Chapter 5 shifts the analysis to two areas where Severus’ building activity was relatively unconstrained by previous structures and traditions: the region southwest of the Palatine around the Porta Capena and the Quirinal. Lusnia sees the building of the Septizodium and the baths of Severus southwest of the Palatine as part of a new monumental zone celebrating the Severan dynasty to visitors entering Rome through the Porta Capena and travelling along the newly opened Via Nova (p. 123). Much of this interpretation rests on the assumption that the Via Nova was created by Severus rather than Caracalla, as is still often assumed. Lusnia also presents a plausible reconstruction of the Septizodium’s decoration program advertizing the imperial family’s fictional lineage as well as themes found on Severan coinage. On the Quirinal, the massive and short-lived Temple of Bacchus and Hercules possibly provided a cult center for the Severan dynasty, strategically positioned facing the nearby temples of Quirinus and of the Flavians. In view of these imposing monuments to the imperial family, the Arch of the Argentarii set up by a group of merchants in the Velabrum offers the opportunity to assess one set of private individuals’ reception of Severan imagery. Two elements stand out: imperial portraits and sacrificial scenes closely echo roles assumed by members of the imperial household in contemporary public events such as Severus’ decennalia and the Secular Games; and the prevalence of martial themes, underestimated until Lusnia’s analysis, echoes similar imagery in public monuments and may point to economic opportunities for the arch’s sponsors created by the increased military presence in Rome.

The emperor’s residences in Rome and their transformation under Severus are the focus of chapter 6, chiefly the restoration and expansion of the Palatine complex.
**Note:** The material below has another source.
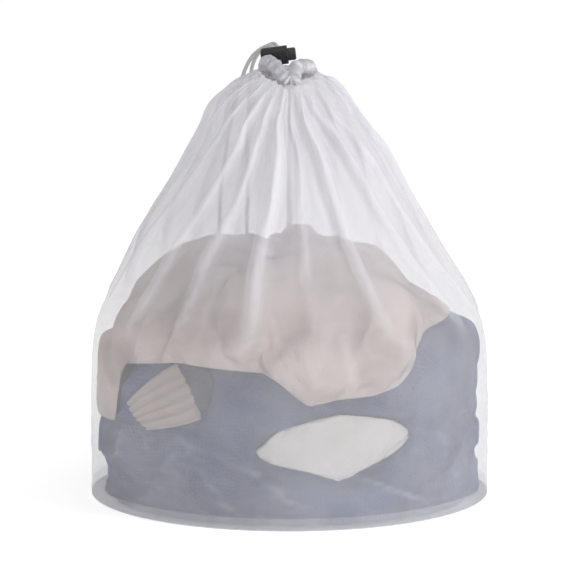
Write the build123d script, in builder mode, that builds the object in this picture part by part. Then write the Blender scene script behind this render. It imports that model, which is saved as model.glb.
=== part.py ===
"""A mesh laundry bag, full and drawn shut: a round bag of fine mesh with its drawcord, its sprung cord lock
and the load of laundry that it holds. Millimetres, +Z up, front towards -Y. The origin is the centre of the
round base, on the surface that the bag stands on."""

import os
from math import cos, pi, radians, sin, tan

from build123d import *

# ---- Bag ----
flat_width = 500.0  # the empty bag laid flat, side to side
bag_radius = flat_width / pi
mesh_thickness = 0.8  # two to three pleats of thin net
straight_height = 105.0  # the wall stands upright to here, held out by the load
shoulder_height = 326.0
shoulder_radius = 48.0
# The shoulder's curve: share of its rise, share of its inward run.
shoulder_shape = ((0, 0), (0.19, 0.06), (0.37, 0.23), (0.59, 0.48), (0.81, 0.75), (1, 1))
binding_height = 9.0
binding_thickness = 1.2
seam_width = 6.0
seam_thickness = 0.8
seam_gap = 0.2

# ---- Drawcord channel: the gathered hem, a ring that is pulled up at its back ----
neck_offset = (-1.0, -6.0)  # the ring stands a little off the bag's axis
neck_rise = 11.8  # from the shoulder's rim to the middle of the ring's top face
neck_tilt = 11.0
channel_radius = 24.0
channel_height = 14.0
mouth_radius = 8.5
channel_edge_radius = 3.5
skirt_drop = 5.0  # the gathered wall meets the ring this far below its top face
lobe_radius_left = 6.0
lobe_radius_right = 5.5
mouth_way_radius = 5.0  # what stays open straight down through the folds

# ---- Drawcord ----
cord_diameter = 3.2
cord_spacing = 0.2  # between the two cords where they run side by side
cord_gap = 0.3
loop_inset = 0.75  # the loop runs this far inside the middle of the ring
loop_depth = 7.0  # below the ring's top face
loop_steps = 11
exit_place = (-8.215, 11.5, 0.8)  # where the cords leave the ring, from the neck's centre
exit_angle = 125.0  # that place's direction, counted from +X
exit_half_turn = 30.0  # the ring's round stretch ends this far either side of the exit
eyelet_thickness = 0.6
eyelet_border = 2.2

# ---- Cord lock ----
lock_place = (-9.05, 23.96)  # middle of the cord slot, in the plane of the ring's top face
lock_seat_gap = 0.58  # between the ring and the barrel
hole_rise = 30.8  # the cord slot climbs towards the back
lock_lean = 7.6  # the barrel climbs towards its button
barrel_diameter = 15.0
barrel_wall = 2.2
bore_end_wall = 1.5
spring_room = 6.3  # between the bore's floor and the button at rest
mouth_land = 0.6  # the button's slot, at rest, ends this far inside the barrel's mouth
button_clearance = 0.2
button_proud = 6.5
button_travel = 4.5
slot_gap = 0.4
button_web = 1.4  # inner end of the button, behind its slot
spring_wire = 0.4
spring_side_gap = 1.5
spring_turns = 3.5
spring_end_gap = 0.1

# ---- Load of laundry ----
load_gap = 3.0  # from the side wall's outer face
load_floor_gap = 0.4
load_corner = 18.0
garment_gap = 0.6
lower_load_top = 100.0
load_top = 218.0
load_crown = (0.62, 0.93)  # shoulder of the upper heap: share of the radius, share of the height
# Folds that show at the front: left and right side in degrees from the front, bottom, top, depth inwards.
sleeve_place = (-9.8, 38.9, 32.0, 92.0, 60.0)
cuff_place = (-59.4, -32.3, 60.0, 122.0, 55.0)
sock_place = (-32.0, -24.5, 72.0, 122.0, 40.0)

# ---- Routes of the two free tails of the drawcord, from the channel through the lock to their knots ----
left_route = [
    (-10.9, 5.5, 338.6),
    (-10.9, 5.5, 343.8),
    (-12.8, 29.5, 358.1),
    (-22.5, 37.5, 353.8),
    (-31.6, 40.5, 345.2),
    (-37.5, 44.5, 331.0),
    (-46.0, 59.5, 301.0),
    (-52.0, 83.0, 262.0),
    (-57.0, 109.0, 222.0),
    (-57.5, 133.5, 180.0),
    (-57.5, 153.5, 134.0),
    (-53.0, 157.5, 86.0),
    (-49.5, 158.5, 42.0),
    (-52.0, 161.5, 14.0),
    (-63.0, 167.5, 2.4),
    (-85.0, 165.5, 1.9),
    (-108.0, 152.0, 1.9),
    (-126.0, 138.0, 4.6),
]
right_route = [
    (-7.53, 5.5, 338.6),
    (-7.53, 5.5, 344.25),
    (-9.54, 30.7, 359.3),
    (-19.0, 43.5, 354.6),
    (-27.5, 48.5, 345.4),
    (-31.5, 53.5, 331.5),
    (-33.0, 68.0, 301.0),
    (-34.5, 92.0, 262.0),
    (-34.0, 118.0, 222.0),
    (-35.5, 141.0, 180.0),
    (-31.5, 161.0, 134.0),
    (-27.0, 163.5, 86.0),
    (-20.0, 165.5, 42.0),
    (-13.0, 169.5, 14.0),
    (0.0, 176.0, 2.4),
    (23.0, 178.0, 1.9),
    (48.0, 173.0, 1.9),
    (71.0, 166.5, 4.6),
]
knot_radius = 4.4
knot_length = 11.0
knot_stub = 10.0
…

Severan building activity on the Palatine centers on the construction of a new wing to the east of the Flavian palace and the refashioning of Domitian’s hippodrome garden as a connector between the palace and the new wing. Lusnia’s suggestion that the building of the Severan wing coincided with a consolidation of the bureaucracy at Rome (p. 165) is attractive and plausible: work on the Severan wing began after 196 (p. 168) and significant changes to the bureaucracy took place around that date, notably the reorganization of the res priuata following massive confiscations of property from Pescenius Niger’s and Clodius Albinus’ supporters between 193 and 197 (SHA Seu. 12.4). An equally important contribution to the landscape of power at Rome is the construction of the Sessorian palace on the Esquiline Hill, begun under Severus but completed under Elagabalus and refashioned by later ruling families. Only the residential area of the palace and its bath complex were completed under Severus but Lusnia demonstrates the existence of a pre-existing Severan plan for the circus and amphitheater completed under Elagabalus (p. 177).
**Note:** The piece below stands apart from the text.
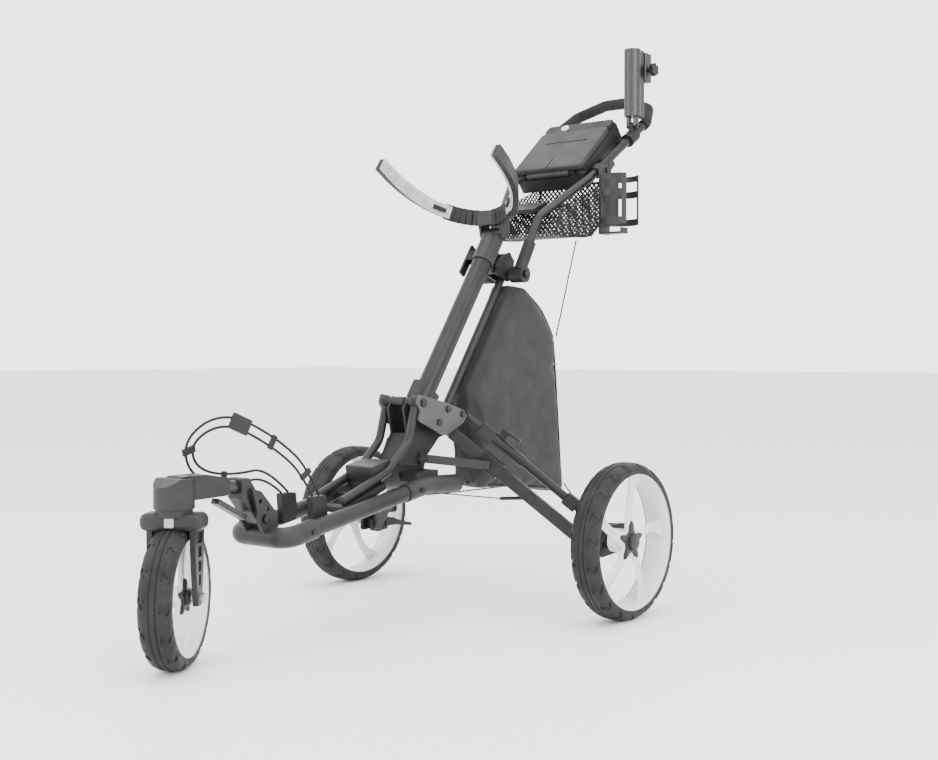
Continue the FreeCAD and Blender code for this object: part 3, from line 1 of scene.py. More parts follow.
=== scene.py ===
import math
import bpy
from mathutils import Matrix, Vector


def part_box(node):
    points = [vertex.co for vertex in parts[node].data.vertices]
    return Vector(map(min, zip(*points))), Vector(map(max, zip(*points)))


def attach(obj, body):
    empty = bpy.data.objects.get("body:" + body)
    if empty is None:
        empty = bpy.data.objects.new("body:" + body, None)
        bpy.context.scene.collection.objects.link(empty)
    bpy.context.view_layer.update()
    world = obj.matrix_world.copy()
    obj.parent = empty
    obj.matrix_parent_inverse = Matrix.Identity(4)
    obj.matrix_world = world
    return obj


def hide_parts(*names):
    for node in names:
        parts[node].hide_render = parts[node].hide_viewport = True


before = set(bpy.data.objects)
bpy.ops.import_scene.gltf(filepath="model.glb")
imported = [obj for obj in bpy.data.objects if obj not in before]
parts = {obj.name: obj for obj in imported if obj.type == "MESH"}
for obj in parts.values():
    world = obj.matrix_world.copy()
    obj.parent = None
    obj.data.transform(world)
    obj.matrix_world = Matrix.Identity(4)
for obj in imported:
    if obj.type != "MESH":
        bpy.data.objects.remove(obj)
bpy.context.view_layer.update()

MM = 0.001


# ---------------------------------------------------------------- camera
# A long lens stands ahead of the cart on its left, at the height of the folding joint, and looks a
# little down.
CAMERA_PLACE = (1.6157, -1.8955, 0.4953)
CAMERA_TURN = 38.5
CAMERA_DIP = 1.205
CAMERA_LENS = 49.89
CAMERA_SENSOR = 36.0
bpy.ops.object.camera_add(
    location=CAMERA_PLACE,
    rotation=(math.radians(90.0 - CAMERA_DIP), 0.0, math.radians(CAMERA_TURN)))
camera = bpy.context.object
camera.data.lens = CAMERA_LENS
camera.data.sensor_width = CAMERA_SENSOR
bpy.context.scene.camera = camera


# ---------------------------------------------------------------- floor and light
# A white studio: a pale floor without an end, white air all round, and three large soft lamps.
bpy.ops.mesh.primitive_plane_add(size=60.0, location=(0, 0, 0))
floor = bpy.context.object
floor.name = "floor"
floor_paint = bpy.data.materials.new("studio_floor")
floor_paint.use_nodes = True
floor_skin = floor_paint.node_tree.nodes["Principled BSDF"]
floor_skin.inputs["Base Color"].default_value = (0.97, 0.97, 0.97, 1)
floor_skin.inputs["Roughness"].default_value = 0.55
floor.data.materials.append(floor_paint)

AIR_LIGHT = 2.4
AIR_SEEN = 3.4
studio_air = bpy.data.worlds.new("studio_air")
studio_air.use_nodes = True
studio_air.node_tree.nodes["Background"].inputs["Color"].default_value = (1, 1, 1, 1)
air_nodes, air_links = studio_air.node_tree.nodes, studio_air.node_tree.links
air_ray = air_nodes.new("ShaderNodeLightPath")
air_level = air_nodes.new("ShaderNodeMapRange")
air_level.inputs["To Min"].default_value = AIR_LIGHT
air_level.inputs["To Max"].default_value = AIR_SEEN
air_links.new(air_ray.outputs["Is Camera Ray"], air_level.inputs["Value"])
air_links.new(air_level.outputs["Result"], air_nodes["Background"].inputs["Strength"])
bpy.context.scene.world = studio_air

LAMPS = (
    ("lamp_over", (0.3, -0.4, 3.2), 2.6, 60.0),
    ("lamp_left", (3.0, -0.6, 1.9), 1.6, 55.0),
    ("lamp_front", (-1.9, -2.8, 1.6), 1.4, 34.0),
)
LAMP_AIM = Vector((0, 0, 0.5))
for lamp_name, lamp_place, lamp_size, lamp_power in LAMPS:
    bpy.ops.object.light_add(type="AREA", location=lamp_place)
    lamp = bpy.context.object
    lamp.name = lamp_name
    lamp.data.size = lamp_size
    lamp.data.energy = lamp_power
    toward = LAMP_AIM - Vector(lamp_place)
    lamp.rotation_euler = toward.to_track_quat("-Z", "Y").to_euler()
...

Chapter 7 discusses known Severan contributions to the economic, sanitary and military infrastructure at Rome, including the building of the new camp of the equites singulares, the renovation of the praetorian camp, the repair of warehouses in the Forum Romanum, and the upkeep of the banks of the Tiber. Lusnia justifies the inclusion of these activities in her study of architecture and political power on the grounds that they had a significant impact on the urban development of Rome, yet one senses a lost opportunity. These structures were not just built and restored for practical purposes, as Lusnia details, but were also in dialogue with other monuments either thematically or through the rhythms of city life. The new camp of the equites singulares, to take just one example, is seen here only as a product of the government’s involvement in changing or preserving the physical aspect of the city. But the new, expanded military camp was also a monumental symbol of the emperor’s military persona, in sync with the martial themes proclaimed in celebrations, on coins and on monuments discussed in previous chapters. Together with the newly renovated praetorian camp, it also framed Rome’s eastern neighborhoods and was furthermore within striking distance of the new Sessorian palace.

These chapters are supplemented by a deceptively short appendix on buildings and monuments of doubtful location or attribution. In fact, Lusnia’s analysis in chapters 3-7 frequently features structures that may not be Severan but are omitted from this appendix for narrative purposes. For example, water-mills lining the Aqua Traiana on the Janiculum (pp. 187-189) were built at some point in the third century and yet are discussed in chapter 7 as an illustration of Severus’ interest in economic matters. Readers will undoubtedly come to different conclusions regarding the dating, location and even existence of these and other structures and may want to re-examine the evidence for themselves. Nevertheless, Lusnia’s decision to discuss them all in one single monograph provides scholars with a useful list of buildings and monuments that have been attributed to Severus, supplemented by a rich collection of documentary sources on Severus’ building program and more than a hundred maps and illustrations.

Notes

1. A. Daguet-Gagey, Les opera publica à Rome (180-305 ap. J.-C.) (Paris, 1997) still offers a solid overview of public works in the broader period.

2. Lusnia’s view is based on a generous interpretation of Dig. 50.10.3.1 concerning new buildings in the provinces (the status of restorations is uncertain), ignoring the injunctions at 50.10.3.2-50.10.4 to inscribe the name of the emperor no matter who carried out a project funded by the imperial government.

3. Parthians on the Severan and Augustan arches held quite different roles, however, as detailed by C. Rose, “The Parthians in Augustan Rome,” AJA 109 (2005), 66-67.